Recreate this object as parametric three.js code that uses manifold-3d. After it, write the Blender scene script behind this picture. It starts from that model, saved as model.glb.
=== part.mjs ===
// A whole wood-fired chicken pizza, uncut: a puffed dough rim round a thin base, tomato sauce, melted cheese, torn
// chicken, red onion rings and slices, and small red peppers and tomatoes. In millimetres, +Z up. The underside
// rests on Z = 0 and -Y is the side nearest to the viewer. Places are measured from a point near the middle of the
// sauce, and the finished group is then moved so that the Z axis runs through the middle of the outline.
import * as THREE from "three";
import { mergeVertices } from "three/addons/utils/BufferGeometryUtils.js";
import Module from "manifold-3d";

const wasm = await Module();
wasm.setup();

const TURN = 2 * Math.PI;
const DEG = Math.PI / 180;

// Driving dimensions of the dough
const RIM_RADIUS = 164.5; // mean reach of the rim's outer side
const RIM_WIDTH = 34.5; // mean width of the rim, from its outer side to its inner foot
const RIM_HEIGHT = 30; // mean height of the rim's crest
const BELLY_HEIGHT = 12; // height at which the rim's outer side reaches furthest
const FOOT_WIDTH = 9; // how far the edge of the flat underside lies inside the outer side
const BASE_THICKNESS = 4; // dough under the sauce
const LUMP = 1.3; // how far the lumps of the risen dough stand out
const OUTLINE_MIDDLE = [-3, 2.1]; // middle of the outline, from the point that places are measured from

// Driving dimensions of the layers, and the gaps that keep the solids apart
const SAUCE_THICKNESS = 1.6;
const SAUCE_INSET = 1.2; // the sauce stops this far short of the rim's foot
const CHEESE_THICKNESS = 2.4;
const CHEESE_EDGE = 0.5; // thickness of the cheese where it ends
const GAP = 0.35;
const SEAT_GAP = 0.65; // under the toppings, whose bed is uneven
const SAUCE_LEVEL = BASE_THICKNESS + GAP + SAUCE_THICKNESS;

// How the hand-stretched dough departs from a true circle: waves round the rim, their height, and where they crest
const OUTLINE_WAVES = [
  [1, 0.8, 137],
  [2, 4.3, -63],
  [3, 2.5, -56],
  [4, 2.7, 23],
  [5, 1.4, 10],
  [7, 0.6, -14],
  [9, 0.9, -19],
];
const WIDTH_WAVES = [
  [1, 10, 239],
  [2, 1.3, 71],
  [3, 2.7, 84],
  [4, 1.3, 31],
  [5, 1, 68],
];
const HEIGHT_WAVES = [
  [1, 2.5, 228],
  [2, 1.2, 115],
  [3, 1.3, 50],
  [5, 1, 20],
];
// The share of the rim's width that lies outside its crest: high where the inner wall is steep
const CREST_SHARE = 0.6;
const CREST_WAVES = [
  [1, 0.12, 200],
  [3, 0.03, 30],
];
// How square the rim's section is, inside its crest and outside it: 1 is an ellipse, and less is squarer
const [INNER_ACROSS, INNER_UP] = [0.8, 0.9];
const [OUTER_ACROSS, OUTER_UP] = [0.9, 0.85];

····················

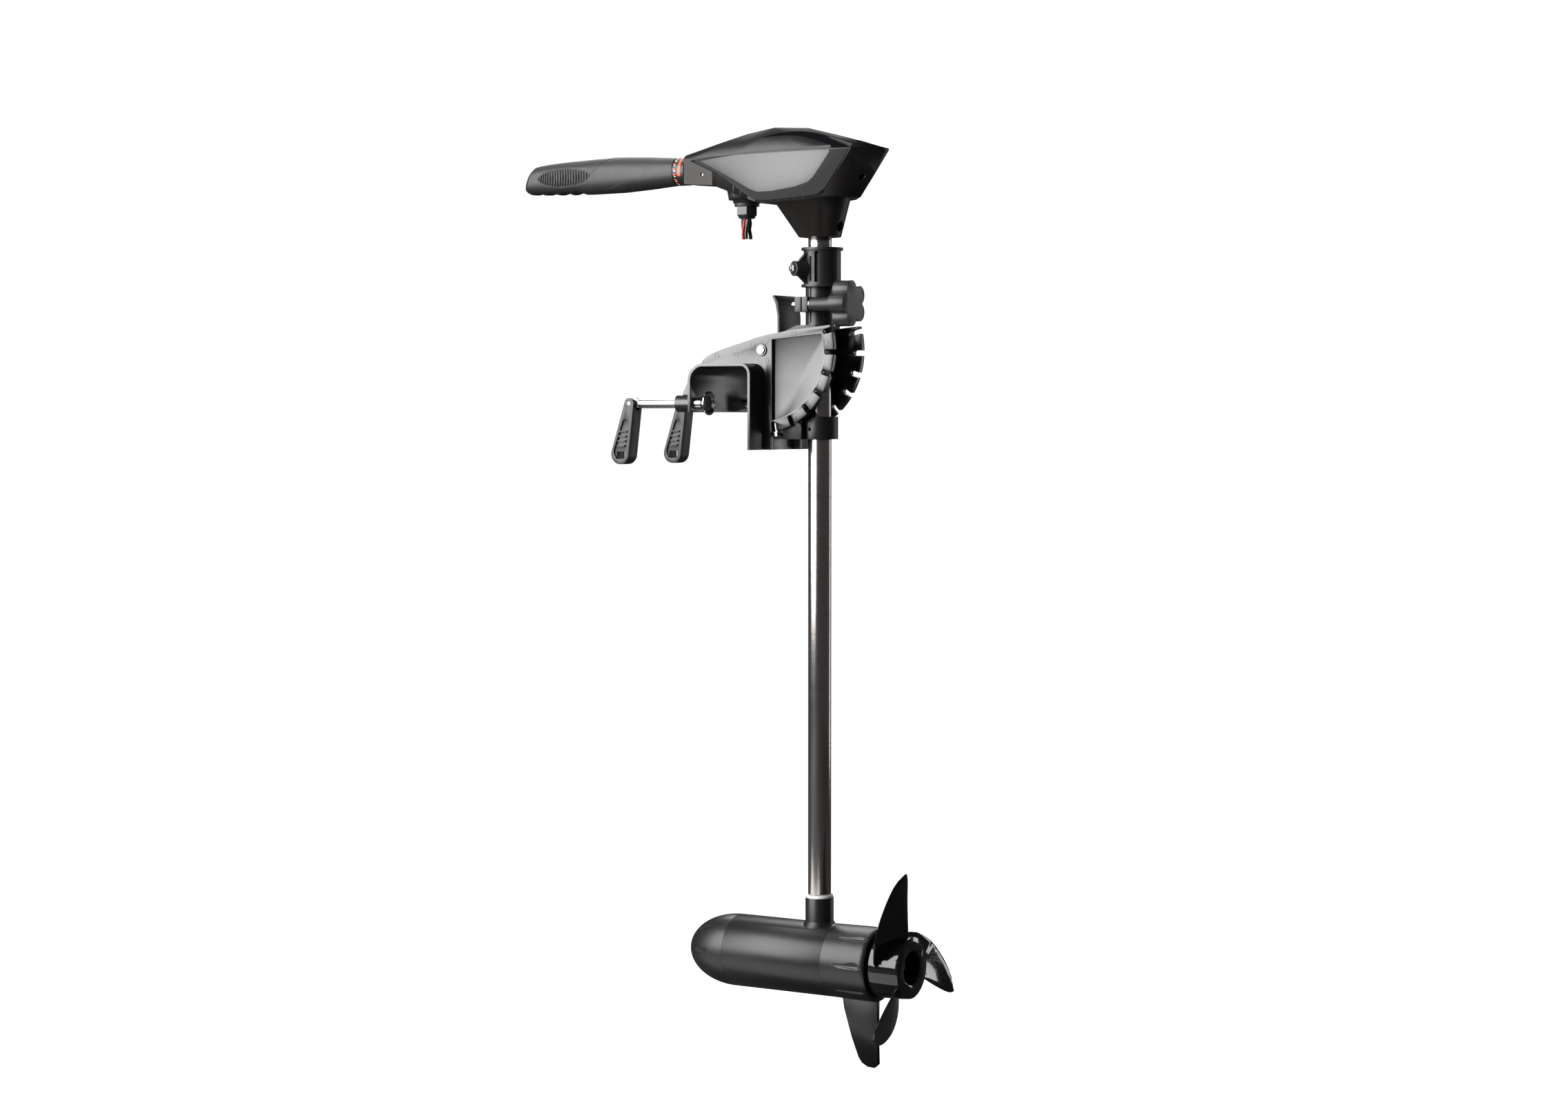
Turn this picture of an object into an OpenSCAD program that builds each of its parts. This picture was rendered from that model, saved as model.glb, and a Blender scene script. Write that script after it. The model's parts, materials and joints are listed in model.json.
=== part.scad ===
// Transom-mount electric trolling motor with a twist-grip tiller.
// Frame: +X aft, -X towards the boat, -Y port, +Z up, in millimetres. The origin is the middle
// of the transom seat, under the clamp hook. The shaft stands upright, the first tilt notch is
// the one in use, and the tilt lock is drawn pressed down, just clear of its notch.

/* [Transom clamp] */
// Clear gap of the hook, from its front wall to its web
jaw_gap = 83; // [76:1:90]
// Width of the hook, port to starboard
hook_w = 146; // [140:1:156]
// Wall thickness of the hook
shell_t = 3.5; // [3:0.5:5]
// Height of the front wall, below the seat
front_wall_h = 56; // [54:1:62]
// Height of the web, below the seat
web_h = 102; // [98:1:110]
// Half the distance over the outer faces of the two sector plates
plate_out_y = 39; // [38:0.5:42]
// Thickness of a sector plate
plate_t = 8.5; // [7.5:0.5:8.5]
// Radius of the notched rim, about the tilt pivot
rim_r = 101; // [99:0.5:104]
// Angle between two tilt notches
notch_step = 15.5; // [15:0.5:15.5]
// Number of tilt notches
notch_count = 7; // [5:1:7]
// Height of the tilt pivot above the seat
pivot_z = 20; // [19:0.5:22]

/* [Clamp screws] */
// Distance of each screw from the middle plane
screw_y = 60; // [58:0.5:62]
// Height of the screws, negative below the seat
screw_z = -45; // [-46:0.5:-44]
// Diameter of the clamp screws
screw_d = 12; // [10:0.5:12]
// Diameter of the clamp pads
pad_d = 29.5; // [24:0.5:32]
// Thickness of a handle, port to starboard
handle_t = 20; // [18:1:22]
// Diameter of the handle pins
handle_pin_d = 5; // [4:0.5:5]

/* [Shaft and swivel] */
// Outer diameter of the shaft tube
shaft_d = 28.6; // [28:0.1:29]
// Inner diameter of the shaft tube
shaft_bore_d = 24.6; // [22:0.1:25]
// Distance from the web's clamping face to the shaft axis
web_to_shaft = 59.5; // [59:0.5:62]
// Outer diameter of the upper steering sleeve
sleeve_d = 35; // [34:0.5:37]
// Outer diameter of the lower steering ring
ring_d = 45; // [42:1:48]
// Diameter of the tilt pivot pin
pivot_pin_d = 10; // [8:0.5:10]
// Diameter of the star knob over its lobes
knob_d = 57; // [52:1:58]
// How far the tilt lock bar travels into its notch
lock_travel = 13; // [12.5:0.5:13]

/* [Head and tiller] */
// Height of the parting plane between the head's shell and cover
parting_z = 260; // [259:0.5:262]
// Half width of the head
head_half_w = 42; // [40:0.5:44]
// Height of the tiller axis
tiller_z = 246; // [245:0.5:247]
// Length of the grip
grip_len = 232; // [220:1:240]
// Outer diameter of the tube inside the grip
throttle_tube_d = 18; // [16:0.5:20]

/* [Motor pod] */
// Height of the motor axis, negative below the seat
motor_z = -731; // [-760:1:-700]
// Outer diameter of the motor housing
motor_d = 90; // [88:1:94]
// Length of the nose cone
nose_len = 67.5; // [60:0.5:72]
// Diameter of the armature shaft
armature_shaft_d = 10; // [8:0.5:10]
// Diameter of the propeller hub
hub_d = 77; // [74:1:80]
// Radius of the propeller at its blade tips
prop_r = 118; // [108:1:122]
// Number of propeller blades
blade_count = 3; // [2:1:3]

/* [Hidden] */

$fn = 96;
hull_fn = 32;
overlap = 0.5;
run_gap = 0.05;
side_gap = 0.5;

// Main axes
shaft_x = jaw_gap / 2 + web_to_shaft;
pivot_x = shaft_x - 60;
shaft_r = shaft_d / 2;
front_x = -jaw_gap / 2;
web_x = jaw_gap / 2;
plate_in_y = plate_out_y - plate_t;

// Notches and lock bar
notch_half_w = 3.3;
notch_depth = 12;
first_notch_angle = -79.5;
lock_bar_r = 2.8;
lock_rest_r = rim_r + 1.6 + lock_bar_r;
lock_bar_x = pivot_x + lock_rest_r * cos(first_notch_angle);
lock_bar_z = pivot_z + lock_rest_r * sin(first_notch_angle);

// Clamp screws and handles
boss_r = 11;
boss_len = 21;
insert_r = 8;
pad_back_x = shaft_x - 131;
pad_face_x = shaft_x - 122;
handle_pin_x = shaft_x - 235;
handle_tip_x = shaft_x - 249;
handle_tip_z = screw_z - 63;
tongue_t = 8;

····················

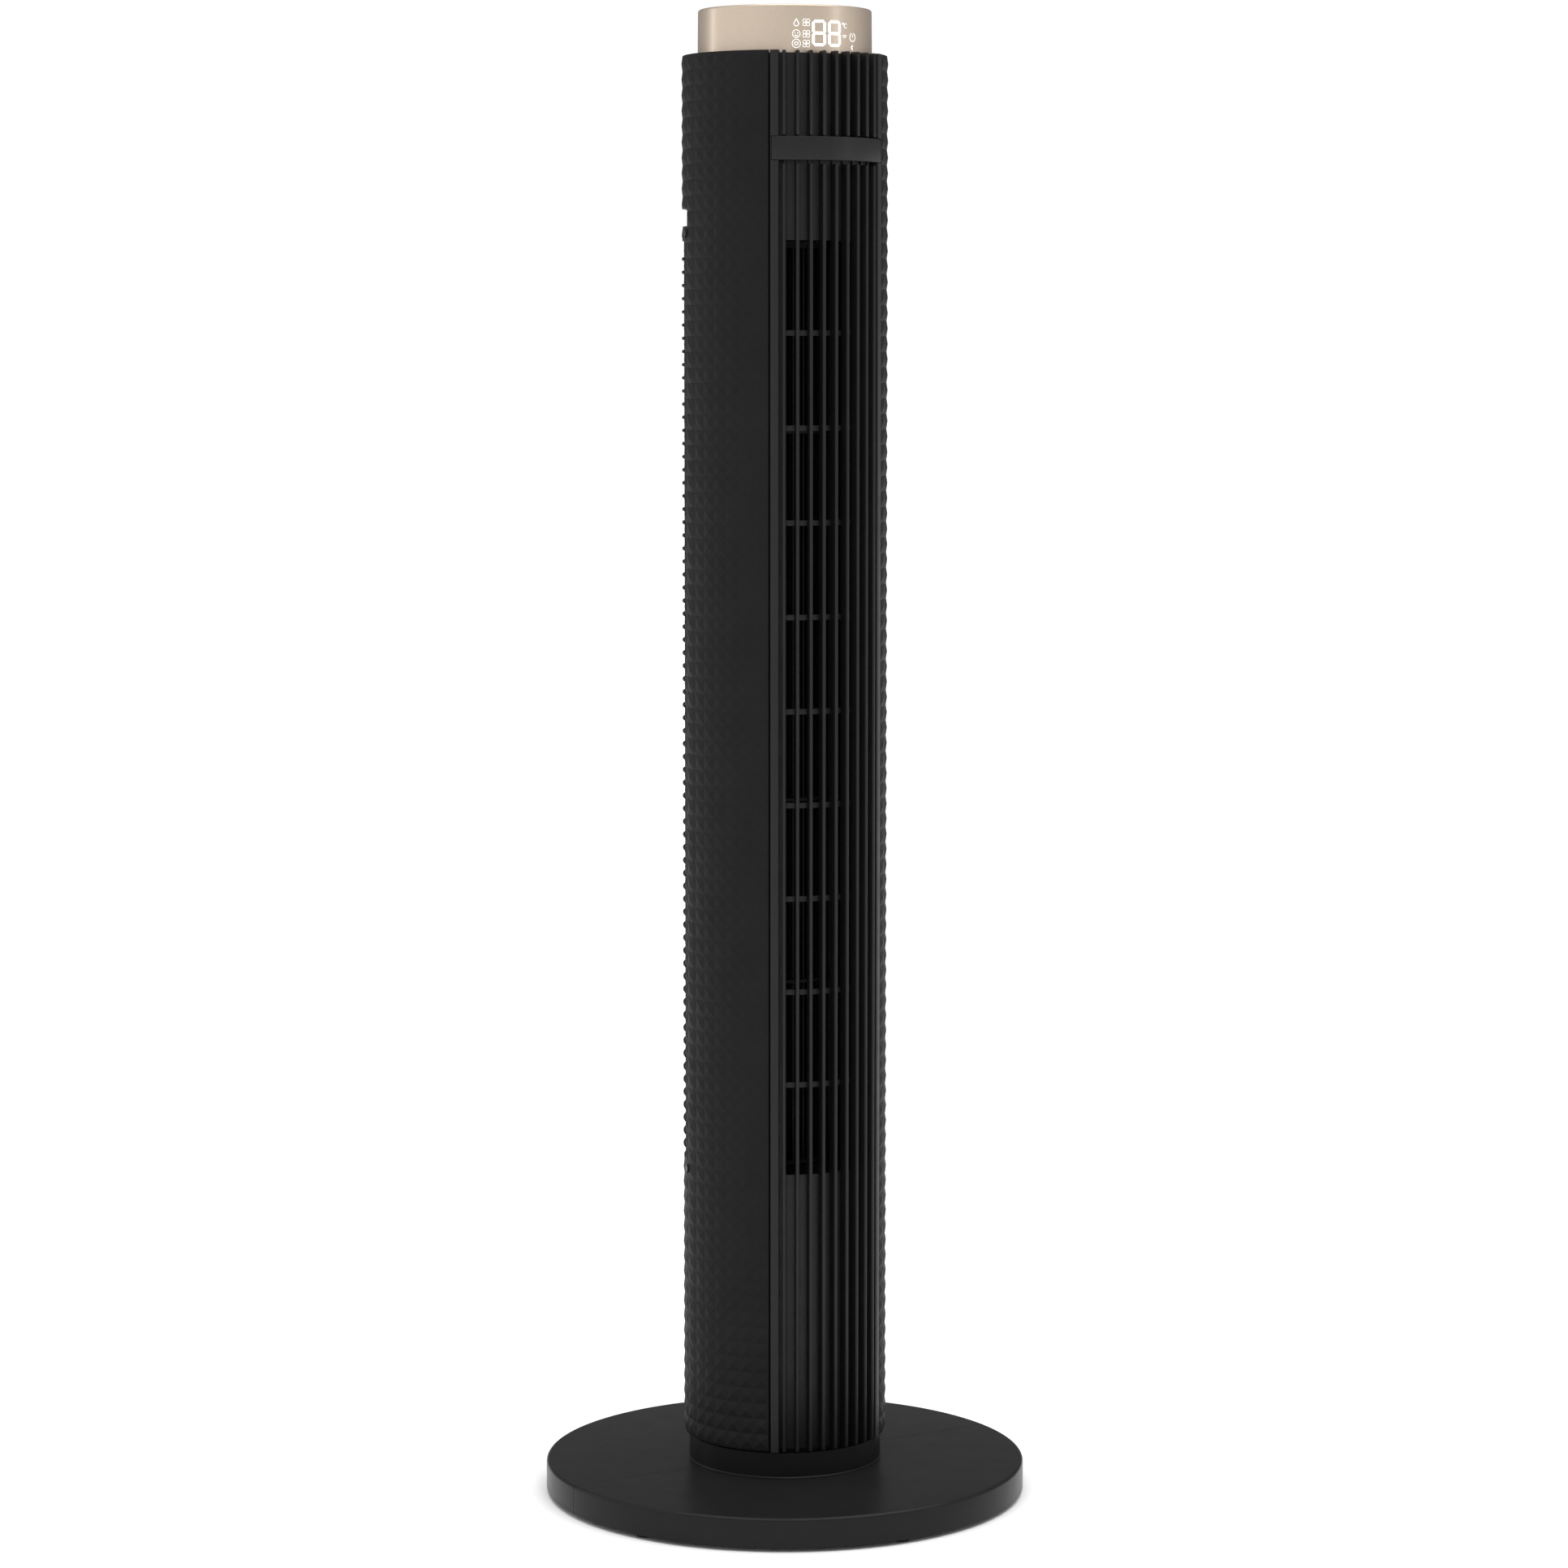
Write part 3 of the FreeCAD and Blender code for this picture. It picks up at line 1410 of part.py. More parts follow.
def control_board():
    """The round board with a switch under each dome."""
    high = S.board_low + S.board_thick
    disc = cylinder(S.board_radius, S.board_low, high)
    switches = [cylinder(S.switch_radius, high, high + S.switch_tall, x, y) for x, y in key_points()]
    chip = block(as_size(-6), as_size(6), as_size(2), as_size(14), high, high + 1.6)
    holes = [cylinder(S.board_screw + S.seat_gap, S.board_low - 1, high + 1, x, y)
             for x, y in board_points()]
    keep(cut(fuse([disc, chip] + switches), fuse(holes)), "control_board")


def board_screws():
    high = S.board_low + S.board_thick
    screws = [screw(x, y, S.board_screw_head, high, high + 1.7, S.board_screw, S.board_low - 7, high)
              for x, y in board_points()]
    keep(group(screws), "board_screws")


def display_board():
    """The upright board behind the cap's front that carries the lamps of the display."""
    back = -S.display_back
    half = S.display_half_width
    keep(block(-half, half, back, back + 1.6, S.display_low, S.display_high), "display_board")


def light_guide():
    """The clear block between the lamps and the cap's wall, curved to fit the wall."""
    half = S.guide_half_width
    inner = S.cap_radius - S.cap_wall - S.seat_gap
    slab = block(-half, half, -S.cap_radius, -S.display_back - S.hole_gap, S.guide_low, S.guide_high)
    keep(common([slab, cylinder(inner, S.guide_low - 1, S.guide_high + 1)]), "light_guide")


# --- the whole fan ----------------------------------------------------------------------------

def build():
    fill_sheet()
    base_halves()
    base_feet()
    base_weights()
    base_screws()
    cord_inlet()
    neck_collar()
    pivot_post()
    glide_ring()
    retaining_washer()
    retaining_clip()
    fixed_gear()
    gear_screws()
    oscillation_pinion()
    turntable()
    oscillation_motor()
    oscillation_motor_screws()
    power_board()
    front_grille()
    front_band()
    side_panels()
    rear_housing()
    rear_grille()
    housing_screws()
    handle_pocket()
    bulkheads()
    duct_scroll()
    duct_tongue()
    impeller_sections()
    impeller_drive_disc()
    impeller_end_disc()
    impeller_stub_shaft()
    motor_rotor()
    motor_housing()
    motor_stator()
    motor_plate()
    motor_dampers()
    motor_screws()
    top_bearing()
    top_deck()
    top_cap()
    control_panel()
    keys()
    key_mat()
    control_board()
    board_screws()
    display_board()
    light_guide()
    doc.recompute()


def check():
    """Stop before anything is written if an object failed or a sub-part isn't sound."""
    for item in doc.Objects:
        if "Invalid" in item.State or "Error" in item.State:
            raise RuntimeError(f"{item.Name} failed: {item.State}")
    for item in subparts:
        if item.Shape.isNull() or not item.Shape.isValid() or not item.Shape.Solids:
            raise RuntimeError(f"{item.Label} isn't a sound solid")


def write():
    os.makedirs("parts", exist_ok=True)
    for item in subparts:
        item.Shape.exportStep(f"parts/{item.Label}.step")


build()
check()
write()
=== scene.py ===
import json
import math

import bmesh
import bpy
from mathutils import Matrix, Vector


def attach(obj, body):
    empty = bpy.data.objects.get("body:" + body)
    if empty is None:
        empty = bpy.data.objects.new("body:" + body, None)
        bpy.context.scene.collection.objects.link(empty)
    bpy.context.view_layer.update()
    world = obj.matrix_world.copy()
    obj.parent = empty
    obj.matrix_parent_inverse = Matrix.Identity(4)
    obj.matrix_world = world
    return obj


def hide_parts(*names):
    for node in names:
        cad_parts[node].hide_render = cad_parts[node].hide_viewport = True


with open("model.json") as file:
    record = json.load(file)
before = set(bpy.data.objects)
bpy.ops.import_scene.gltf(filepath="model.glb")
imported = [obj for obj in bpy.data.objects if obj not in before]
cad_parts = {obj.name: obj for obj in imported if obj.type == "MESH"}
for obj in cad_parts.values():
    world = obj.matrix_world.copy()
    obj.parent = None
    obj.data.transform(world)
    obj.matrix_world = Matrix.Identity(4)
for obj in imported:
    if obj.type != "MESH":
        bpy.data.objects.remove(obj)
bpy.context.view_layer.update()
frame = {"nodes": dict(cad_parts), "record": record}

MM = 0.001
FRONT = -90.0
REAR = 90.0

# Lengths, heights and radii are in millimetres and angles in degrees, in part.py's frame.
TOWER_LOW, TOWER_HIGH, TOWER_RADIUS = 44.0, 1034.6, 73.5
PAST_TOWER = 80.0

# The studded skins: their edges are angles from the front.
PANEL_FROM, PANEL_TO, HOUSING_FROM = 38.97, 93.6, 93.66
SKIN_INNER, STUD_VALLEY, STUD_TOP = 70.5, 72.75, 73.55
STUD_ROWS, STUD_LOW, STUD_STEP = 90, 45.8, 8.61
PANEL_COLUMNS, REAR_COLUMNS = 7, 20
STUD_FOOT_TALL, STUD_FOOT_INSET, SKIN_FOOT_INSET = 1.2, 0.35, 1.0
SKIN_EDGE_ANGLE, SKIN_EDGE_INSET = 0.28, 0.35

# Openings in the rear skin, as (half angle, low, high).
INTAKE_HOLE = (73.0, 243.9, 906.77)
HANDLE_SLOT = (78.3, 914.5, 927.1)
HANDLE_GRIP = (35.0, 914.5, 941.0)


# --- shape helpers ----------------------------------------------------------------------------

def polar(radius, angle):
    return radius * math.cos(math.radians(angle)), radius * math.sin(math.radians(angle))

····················

◆ Set problem ◆
The lines to be given again exactly are those from the one containing "impeller_drive_disc()" up to and including the one containing "before = set(bpy.data.objects)".

◆ Solved problem ◆
    impeller_drive_disc()
    impeller_end_disc()
    impeller_stub_shaft()
    motor_rotor()
    motor_housing()
    motor_stator()
    motor_plate()
    motor_dampers()
    motor_screws()
    top_bearing()
    top_deck()
    top_cap()
    control_panel()
    keys()
    key_mat()
    control_board()
    board_screws()
    display_board()
    light_guide()
    doc.recompute()


def check():
    """Stop before anything is written if an object failed or a sub-part isn't sound."""
    for item in doc.Objects:
        if "Invalid" in item.State or "Error" in item.State:
            raise RuntimeError(f"{item.Name} failed: {item.State}")
    for item in subparts:
        if item.Shape.isNull() or not item.Shape.isValid() or not item.Shape.Solids:
            raise RuntimeError(f"{item.Label} isn't a sound solid")


def write():
    os.makedirs("parts", exist_ok=True)
    for item in subparts:
        item.Shape.exportStep(f"parts/{item.Label}.step")


build()
check()
write()
=== scene.py ===
import json
import math

import bmesh
import bpy
from mathutils import Matrix, Vector


def attach(obj, body):
    empty = bpy.data.objects.get("body:" + body)
    if empty is None:
        empty = bpy.data.objects.new("body:" + body, None)
        bpy.context.scene.collection.objects.link(empty)
    bpy.context.view_layer.update()
    world = obj.matrix_world.copy()
    obj.parent = empty
    obj.matrix_parent_inverse = Matrix.Identity(4)
    obj.matrix_world = world
    return obj


def hide_parts(*names):
    for node in names:
        cad_parts[node].hide_render = cad_parts[node].hide_viewport = True


with open("model.json") as file:
    record = json.load(file)
before = set(bpy.data.objects)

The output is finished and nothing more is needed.